もう2巻目が出ているけれど(2011年3月現在)、とりあえず1巻目(電撃文庫、2010)。ひと言でいえば、“大学新入生恋愛青春もの”? ――友達できるかな、とか、授業のこととか、サークルはどこにしようかとか、期待と不安とが入り混じった、そんな春先いまごろ季節がらちょうどいい小説かと思って。本日の1冊。個人的には文体というか作者(ゆゆこ32歳児!)のノリにいまいちついて行けなかったけれど、登場人物たちが、まじめなことも冗談交じりにしか言えなかったり、他人に対してすごく気をつかっていたり、……こういう大学生たちがいま風なのかな? あ、新生活&人間関係だけでなく、記憶というか個人的アイデンティティな問題(?)も描かれている。※以下、ネタバレ注意です。

この大学には「叙述トリックオンリーミステリー研究会」があるらしいよ(p.50)。――限定しすぎ!(笑)。トリックがあるのやらないのやら、語り手と視点人物が乖離している(ちょっと乃南アサ『あなた』を思い出す)。「迷路研究会」もあるらしいけれど、静岡から上京してひとり暮らしな多田万里19歳(1浪、実は高校卒業後に記憶喪失)は、道には迷っても人生の迷子(?)になることもなく、早々に柳澤光央という同級生友達ができ、さらにその“やなっさん”を追いかけ回している美人で高飛車、しかも不器用(という既視感満点キャラ)な加賀香子のことを好きになったり、……やっぱり恋愛小説なのか、これは。やなっさんは、サークルつながり(だっけ?)な岡千波のことが好きで、ほかには万里がピンチのさいに現れる(?)リンダこと林田奈々(1年先輩)がいたりする。あ、ピンチといえば、この第1巻は、万里&香子による“サークルもどきめぐり”(=地獄めぐり?)みたいなことに。そのたび、だんだんと仲を深めていく感じ。

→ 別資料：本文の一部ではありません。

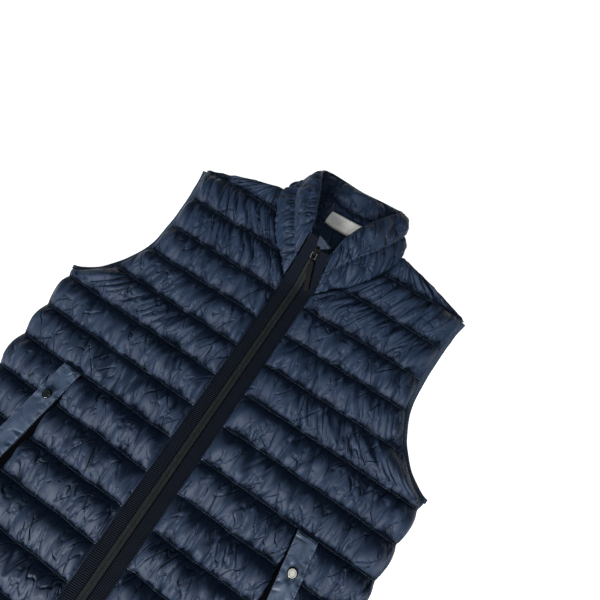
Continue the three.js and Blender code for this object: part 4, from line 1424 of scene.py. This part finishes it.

サークルもどきには、ダンス&ミュージック多し? 名前は「ただ」「かが」「こ(う)こ」「なな」、作者は「ゆゆ(こ)」、もう1人の「NANA」も登場(笑)。ダブっている音的に“分身”“分裂”の雰囲気がひしひしと伝わって――こないか(汗)。時を告げるお色気な鐘を鳴らすのは、「あなた」でも和田でもなく、金田(かなだ)だそうで、それが鳴るなか、万里の長城ならぬ万里たちの走る長い橋(木製)の上で“時間”がねじけている。ま、あれだ、「幽霊の正体見たり自分自身」(by柴田元幸)ってやつやね?(違うか)。そう、今後、霊感が強い人でも登場してこないと、幽霊もどきくんが話し相手がいなくてちょっとかわいそう。

私はどん兵衛は、そば派です(どうでもいいですかそうですか)。お湯を注ぐだけのお茶(緑茶)っていいな、うちの近所のスーパーとかでも売っているかな? 今度行ったときにでも見てみよう。「カフェオレボウル」なるこじゃれたものは、この田舎ではとてもお目にかかれないんじゃないか(あっても男性1人では店に入りにくそう(涙))。ほかには……この本を読んでいたときのメモを見てみると、なぜか、

  女房と畳は新しいほうがいい
  目に青葉 山ほととぎす 初ガツオ

とか書いてある(過去の自分が意味不明)。